Are you looking to measure filters that are speaker level or line level?
If you don't want a computer, then you will need a stand alone spectrum analyzer. I see sketchy ones on eBay selling for $600 or so. Nice ones look to be $2000-3000. Some of the newer, nicer scopes have FFT's built in. You can throw periodic noise into your line level circuit and look at the output on a spectrum analyzer to get a good picture of what a filter might or might not be doing. To get the same picture from a scope, you would need to hook up a signal generator, then run signal in at different frequencies and measure the voltage. If you had a T-table of enough values, you could then put that into excel to get some kind of approximation of the response. This slow and painful, as most older scopes are stuck displaying voltage/time when you really need voltage/frequency.
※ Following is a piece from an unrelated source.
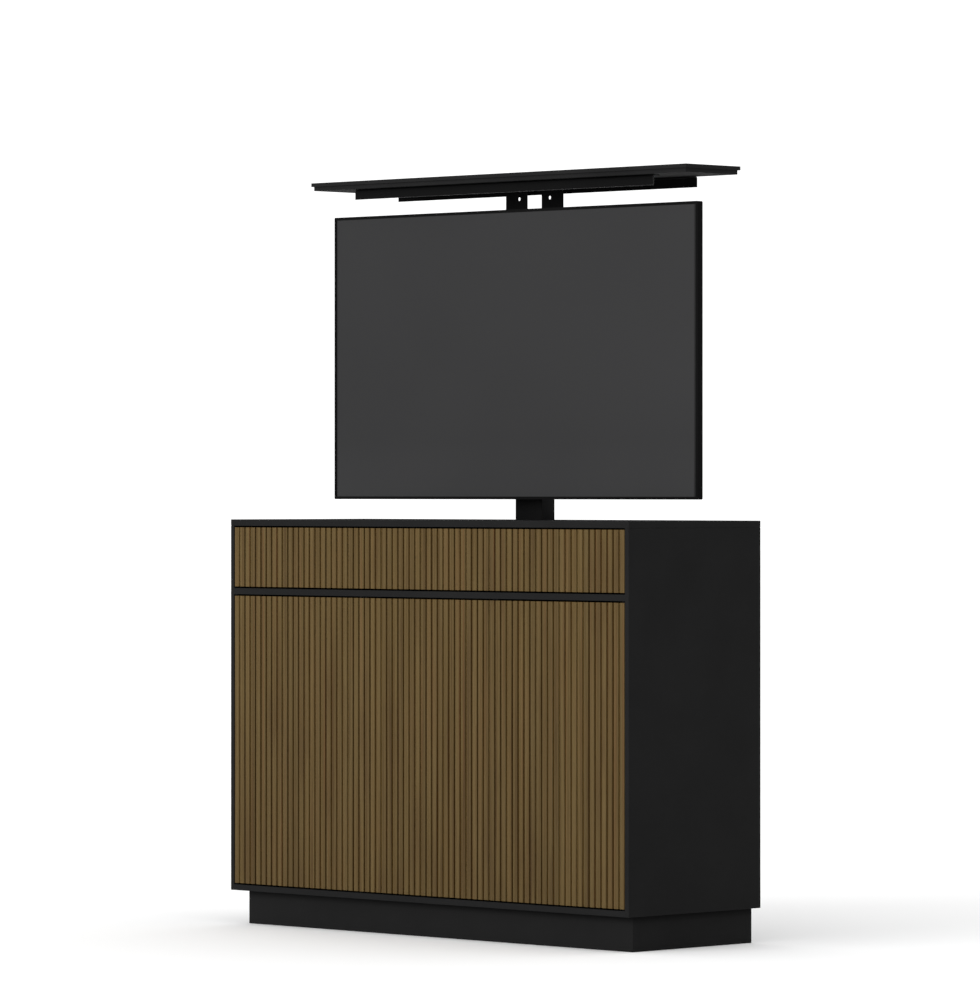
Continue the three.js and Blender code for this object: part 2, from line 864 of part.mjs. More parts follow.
// A plastic collar on the end of a tube. Its spigot fills the space round the next tube inside.
function collar(tubeWidth, tubeDepth, endZ) {
  const boreWidth = tubeWidth - nestStep + 2 * fitGap;
  const boreDepth = tubeDepth - nestStep + 2 * fitGap;
  const spigotInset = 2 * (tubeWall + fitGap);
  const flange = centredRectangle(0, columnY, tubeWidth, tubeDepth, tubeRadius);
  const spigot = centredRectangle(
    0,
    columnY,
    tubeWidth - spigotInset,
    tubeDepth - spigotInset,
    tubeRadius - tubeWall,
  );
  const bore = centredRectangle(0, columnY, boreWidth, boreDepth, tubeRadius);
  const flangeBottom = endZ + fitGap;
  const flangeTop = flangeBottom + collarFlange;
  const spigotBottom = endZ - collarSpigot;
  const whole = join([
    extrudeZ(flange, flangeBottom, flangeTop),
    extrudeZ(spigot, spigotBottom, flangeTop - weldOverlap),
  ]);
  return cut(whole, [extrudeZ(bore, spigotBottom - cutOverrun, flangeTop + cutOverrun)]);
}

function basePlate() {
  const z0 = floorTop + fitGap;
  const plate = centredRectangle(0, columnY, basePlateWidth, basePlateDepth, basePlateRadius);
  const x = basePlateWidth / 2 - baseBoltInset;
  const y = basePlateDepth / 2 - baseBoltInset;
  const bolts = [[-x, -y], [x, -y], [x, y], [-x, y]];
  return cut(extrudeZ(plate, z0, basePlateTop), bolts.map(([boltX, boltY]) => (
    roundZ(boltX, columnY + boltY, z0 - cutOverrun, basePlateTop + cutOverrun, baseBoltRadius)
  )));
}

// The gearbox is beside the foot of the column, with its motor upright on it. The motor has two grooves.
function gearMotor() {
  const z0 = basePlateTop + fitGap;
  const z1 = z0 + gearboxHeight;
  const x = outerTubeWidth / 2 + fitGap + gearboxWidth / 2;
  const gearbox = centredRectangle(x, columnY, gearboxWidth, gearboxDepth, gearboxRadius);
  const motorTop = z1 + motorLength;
  const grooveRadius = motorRadius - motorGrooveDepth;
  const profile = [point(0, z1 - weldOverlap), point(motorRadius, z1 - weldOverlap)];
  for (const share of motorGrooveShares) {
    const grooveZ = z1 + motorLength * share;
    profile.push(point(motorRadius, grooveZ), point(grooveRadius, grooveZ));
    profile.push(point(grooveRadius, grooveZ + motorGrooveWidth));
    profile.push(point(motorRadius, grooveZ + motorGrooveWidth));
  }
  profile.push(point(motorRadius, motorTop - motorEase));
  profile.push(point(motorRadius - motorEase, motorTop), point(0, motorTop));
  const motor = new THREE.LatheGeometry(profile, roundSteps).applyMatrix4(alongY).translate(x, columnY, 0);
  return join([extrudeZ(gearbox, z0, z1), motor]);
}

// The control box is screwed to the inside of the back panel by two ears.
function controlBox() {
  const y1 = backPanelY - backThickness - fitGap;
  const y0 = y1 - controlDepth;
  const z0 = floorTop + controlRise;
  const x0 = -controlOffset - controlWidth / 2;
  const x1 = x0 + controlWidth;
  const ears = centredRectangle(
    (x0 + x1) / 2,
    z0 + controlHeight / 2,
    controlWidth + 2 * controlEarWidth,
    controlHeight / 2,
    controlEarWidth / 2,
  );
  return join([
    board(x0, x1, y0, y1, z0, z0 + controlHeight, controlEase),
    extrudeY(ears, y1 - controlEarThickness, y1),
  ]);
}

function addColumn(fixedGroup, middleGroup, innerGroup) {
  addPiece(fixedGroup, 'lift_base_plate', basePlate(), blackSteel);
  const outer = tube(outerTubeWidth, outerTubeDepth, basePlateTop + fitGap, outerTubeTop);
  addPiece(fixedGroup, 'lift_outer_tube', outer, blackSteel);
  const outerCollar = collar(outerTubeWidth, outerTubeDepth, outerTubeTop);
  addPiece(fixedGroup, 'lift_outer_collar', outerCollar, blackPlastic);
  addPiece(fixedGroup, 'lift_gear_motor', gearMotor(), greyPlastic);
  addPiece(fixedGroup, 'lift_control_box', controlBox(), greyPlastic);
  const middle = tube(middleTubeWidth, middleTubeDepth, middleTubeFoot, middleTubeTop);
  addPiece(middleGroup, 'lift_middle_tube', middle, blackSteel);
  const middleCollar = collar(middleTubeWidth, middleTubeDepth, middleTubeTop);
  addPiece(middleGroup, 'lift_middle_collar', middleCollar, blackPlastic);
  const inner = tube(innerTubeWidth, innerTubeDepth, innerTubeFoot, innerTubeTop);
  addPiece(innerGroup, 'lift_inner_tube', inner, blackSteel);
}

// Carriage: head, carrier and television rails

const armBolts = (z) => [-armBoltSpacing / 2, armBoltSpacing / 2].map((offset) => ({ offset, z }));
const armX = armSpacing / 2;

// A plate on the inner tube, with an upright for the lid arms and a gusset behind each end of it.
function liftHead() {
  const half = headWidth / 2;
  const plateBackY = columnY + outerTubeDepth / 2;
  const plate = centredRectangle(0, columnY, headWidth, outerTubeDepth, tubeRadius);
  const upright = rectangle(-half, half, headTop - weldOverlap, headTop + uprightHeight);
  const uprightBackY = uprightFrontY + uprightThickness;
  const gusset = new THREE.Shape([
    point(uprightBackY - weldOverlap, headTop - weldOverlap),
    point(plateBackY - weldOverlap, headTop - weldOverlap),
    point(uprightBackY - weldOverlap, headTop + gussetHeight),
  ]);
  const whole = join([
    extrudeZ(plate, headBottom, headTop),
    extrudeY(upright, uprightFrontY, uprightBackY),
    ...[-half, half - gussetThickness].map((x) => extrudeX(gusset, x, x + gussetThickness)),
  ]);
  const bores = bothSides.flatMap(([, sign]) => armBolts(armBottom + armBoltRise).map(({ offset, z }) => (
    roundY(sign * armX + offset, z, uprightFrontY - cutOverrun, uprightBackY + cutOverrun, armBoltRadius)
  )));
  return cut(whole, bores);
}

// The carrier is one sheet. It hangs in front of the column from a fold that rests on the head.
function tvCarrier() {
  const sheetY = carrierBackY - carrierThickness / 2;
  const sheetZ = headTop + fitGap + carrierThickness / 2;
  const path = [
    point(armFrontY - carrierFlangeGap, sheetZ),
    point(sheetY, sheetZ),
    point(sheetY, headTop - carrierHeight),
  ];
  const half = carrierWidth / 2;
  const window0 = headTop - carrierHeight + carrierWindowEdge;
  const window1 = headTop - carrierWindowEdge;
  const windows = [-carrierWindowOffset, carrierWindowOffset].map((x) => {
    const x0 = x - carrierWindowWidth / 2;
    const hole = rectangle(x0, x0 + carrierWindowWidth, window0, window1, carrierWindowRadius);
    return extrudeY(hole, carrierFrontY - cutOverrun, carrierBackY + cutOverrun);
  });
  return cut(extrudeX(foldedSheet(path, carrierThickness, carrierBend), -half, half), windows);
}

// A television rail is an upright channel whose web is bolted to the television and which opens backwards.
function tvRail() {
  const half = (railWidth - railSheet) / 2;
  const webY = railBackY - railDepth + railSheet / 2;
  const path = [point(-half, railBackY), point(-half, webY), point(half, webY), point(half, railBackY)];
  const z0 = tvMiddle - railLength / 2;
  return extrudeZ(foldedSheet(path, railSheet, railBend), z0, z0 + railLength);
}

function addCarriage(group) {
  addPiece(group, 'lift_head', liftHead(), blackSteel);
  addPiece(group, 'tv_carrier', tvCarrier(), blackSteel);
  for (const [side, sign] of bothSides) {
    const rail = addPiece(group, `tv_rail_${side}`, tvRail(), blackSteel);
    rail.position.x = sign * railSpacing / 2;
  }
}

// Television

// A shallow tray with a lip round the screen, open at the back.
function tvFrame() {
  const whole = centredRectangle(0, tvMiddle, tvWidth, tvHeight, tvCornerRadius);
  const window = centredRectangle(0, tvMiddle, tvWidth - 2 * tvBezelWidth, tvHeight - 2 * tvBezelWidth);
  const inside = centredRectangle(0, tvMiddle, tvWidth - 2 * tvFrameWall, tvHeight - 2 * tvFrameWall);
  return cut(extrudeY(whole, tvFrontY, tvEdgeBackY), [
    extrudeY(window, tvFrontY - cutOverrun, tvEdgeBackY),
    extrudeY(inside, tvFrontY + tvLipThickness, tvEdgeBackY + cutOverrun),
  ]);
}

const tvInsideWidth = tvWidth - 2 * (tvFrameWall + fitGap);
const tvInsideHeight = tvHeight - 2 * (tvFrameWall + fitGap);

function tvScreen() {
  const y0 = tvFrontY + tvLipThickness + fitGap;
  return extrudeY(centredRectangle(0, tvMiddle, tvInsideWidth, tvInsideHeight), y0, y0 + tvScreenThickness);
}

// The housing swells out of the flat cover by a straight slope with a round shoulder, drawn as a loft.
function tvHousing(inset, backLevel) {
  const z = tvMiddle - tvHeight / 2 + tvHousingRise + tvHousingHeight / 2;
  const section = (shrink, level) => ({
    level: -level,
    outline: outlineOf(centredRectangle(
      0,
      z,
      tvHousingWidth - 2 * (inset + shrink),
      tvHousingHeight - 2 * (inset + shrink),
      tvHousingRadius - inset,
    )),
  });
  const swell = backLevel - tvEdgeBackY;
  return loft([
    section(tvHousingSlope, backLevel),
    section(tvHousingSlope * tvShoulderSlopeShare, backLevel - swell * tvShoulderDepthShare),
    section(0, tvEdgeBackY),
    section(0, tvEdgeBackY - tvCoverWall - cutOverrun * Math.sign(inset)),
  ]).applyMatrix4(alongY);
}

// The back cover is a shell: a flat plate within the frame and a hollow housing for the electronics.
function tvBackCover() {
  const plate = centredRectangle(0, tvMiddle, tvInsideWidth, tvInsideHeight);
  const backLevel = tvFrontY + tvFullDepth;
  const shell = join([extrudeY(plate, tvEdgeBackY - tvCoverWall, tvEdgeBackY), tvHousing(0, backLevel)]);
  return cut(shell, [tvHousing(tvCoverWall, backLevel - tvCoverWall)]);
}

function addTelevision(group) {
  addPiece(group, 'tv_frame', tvFrame(), blackPlastic);
  addPiece(group, 'tv_screen', tvScreen(), screenGlass);
  addPiece(group, 'tv_back_cover', tvBackCover(), blackPlastic);
}

// Lid

function lidPanel() {
  const lip = rectangle(-lidHalf, lidHalf, lidFrontY, lidBackY, lidCornerRadius);
  const body = rectangle(-lidInnerHalf, lidInnerHalf, lidInnerFrontY, lidInnerBackY, lidCornerRadius);
  const lipBottom = lidTop - lipThickness;
  return join([extrudeZ(lip, lipBottom, lidTop), extrudeZ(body, lidBottom, lipBottom + weldOverlap)]);
}

// A lid bar is an angle. Its web faces outwards at faceY, and its flange lies under the lid.
// The direction of the flange is 1 for the front bar and -1 for the back bar.
function lidBar(faceY, direction) {
  const webY = faceY + direction * barSheet / 2;
  const flangeZ = barTop - barSheet / 2;
  const path = [
    point(faceY + direction * barFlange, flangeZ),
    point(webY, flangeZ),
    point(webY, barBottom),
  ];
  return extrudeX(foldedSheet(path, barSheet, barBend), -barLength / 2, barLength / 2);
}

// A lid arm is one folded sheet: an upright plate, and a flange under the lid that reaches to the front bar.
// The side is -1 or 1, and the round hole is nearer to the inner edge of the arm.
function lidArm(side) {
  const half = armWidth / 2;
  const legBottom = armTop - armFoldLeg;
  const plateY = armFrontY + armThickness / 2;
  const flangeZ = armTop - armThickness / 2;
  const path = [
    point(frontBarY + barFlange + armFlangeGap, flangeZ),
    point(plateY, flangeZ),
    point(plateY, legBottom),
  ];
  const plate = rectangle(-half, half, armBottom, legBottom + armCornerRadius, armCornerRadius);
  const whole = join([
    extrudeX(foldedSheet(path, armThickness, armBend), -half, half),
    extrudeY(plate, armFrontY, armBackY),
  ]);
  const bores = armBolts(armBottom + armBoltRise).map(({ offset, z }) => (
    roundY(offset, z, armFrontY - cutOverrun, armBackY + cutOverrun, armBoltRadius)
  ));
  const holeX = -side * armHoleOffset;
  return cut(whole, [
    roundY(holeX, armTop - armHoleDrop, armFrontY - cutOverrun, armBackY + cutOverrun, armHoleRadius),
    ...bores,
  ]);
}

function addLid(group) {
  for (const [side, sign] of bothSides) {
    const arm = addPiece(group, `lid_arm_${side}`, lidArm(sign), blackSteel);
    arm.position.x = sign * armX;
  }
  addPiece(group, 'lid_bar_front', lidBar(frontBarY, 1), blackSteel);
  addPiece(group, 'lid_bar_back', lidBar(backBarY, -1), blackSteel);
  addPiece(group, 'lid_panel', lidPanel(), blackLacquer);
}

// The whole cabinet

const model = new THREE.Group();
const cabinet = new THREE.Group();
const drawer = new THREE.Group();
const liftMiddle = new THREE.Group();
const liftInner = new THREE.Group();
model.add(cabinet, drawer, liftMiddle, liftInner);

addCarcass(cabinet);
addPlinth(cabinet);
addPivotPins(cabinet);
addLatches(cabinet);
addDoors(model);
addDrawer(cabinet, drawer);
addColumn(cabinet, liftMiddle, liftInner);
addCarriage(liftInner);
addTelevision(liftInner);
addLid(liftInner);

export default model;
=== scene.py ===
import math

import bmesh
import bpy
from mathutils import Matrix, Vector


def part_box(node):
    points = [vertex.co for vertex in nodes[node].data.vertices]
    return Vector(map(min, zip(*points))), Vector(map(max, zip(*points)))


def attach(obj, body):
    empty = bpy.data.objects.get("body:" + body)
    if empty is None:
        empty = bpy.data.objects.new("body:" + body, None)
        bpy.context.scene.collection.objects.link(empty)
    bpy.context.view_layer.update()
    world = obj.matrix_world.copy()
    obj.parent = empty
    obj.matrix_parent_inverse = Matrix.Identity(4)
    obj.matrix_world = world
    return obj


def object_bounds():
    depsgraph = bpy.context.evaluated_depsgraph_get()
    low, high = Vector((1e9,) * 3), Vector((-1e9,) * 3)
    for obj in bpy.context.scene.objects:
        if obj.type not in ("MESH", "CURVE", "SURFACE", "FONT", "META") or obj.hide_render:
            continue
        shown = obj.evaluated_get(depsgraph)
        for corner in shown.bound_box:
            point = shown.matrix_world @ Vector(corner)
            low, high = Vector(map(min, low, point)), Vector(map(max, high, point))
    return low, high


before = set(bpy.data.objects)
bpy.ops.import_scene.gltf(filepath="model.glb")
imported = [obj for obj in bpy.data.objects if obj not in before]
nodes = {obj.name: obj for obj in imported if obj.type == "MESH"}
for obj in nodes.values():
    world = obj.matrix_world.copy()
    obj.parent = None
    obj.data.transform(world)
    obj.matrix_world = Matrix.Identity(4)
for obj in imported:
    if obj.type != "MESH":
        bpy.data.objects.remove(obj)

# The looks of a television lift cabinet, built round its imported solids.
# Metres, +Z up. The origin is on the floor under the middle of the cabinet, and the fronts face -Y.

cad_low, cad_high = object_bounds()
box = {name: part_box(name) for name in nodes}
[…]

If you want to measure filters that you are applying to loudspeakers, you would need an RTA with decent resolution. There are stand alone RTA's that you can buy, but the ones that are useful are several thousand dollars, and they require very specific and expensive microphones to work their best (TES-1358C is a good, compact example of what you'd want).
If you buy a ten-year-old Windows XP box for $100 on CL, buy a decent sound card for it for another $100, then buy a microphone with a .mic calibration file from PE for $50, you will be able to do both. If you upped your budget and got an inexpensive laptop, all of this equipment could be placed inside a plastic tote and stored while you're not using it.
You will also get a very capable distortion analyzer out of this setup with the addition of a loose 8 Ohm 25W resistor.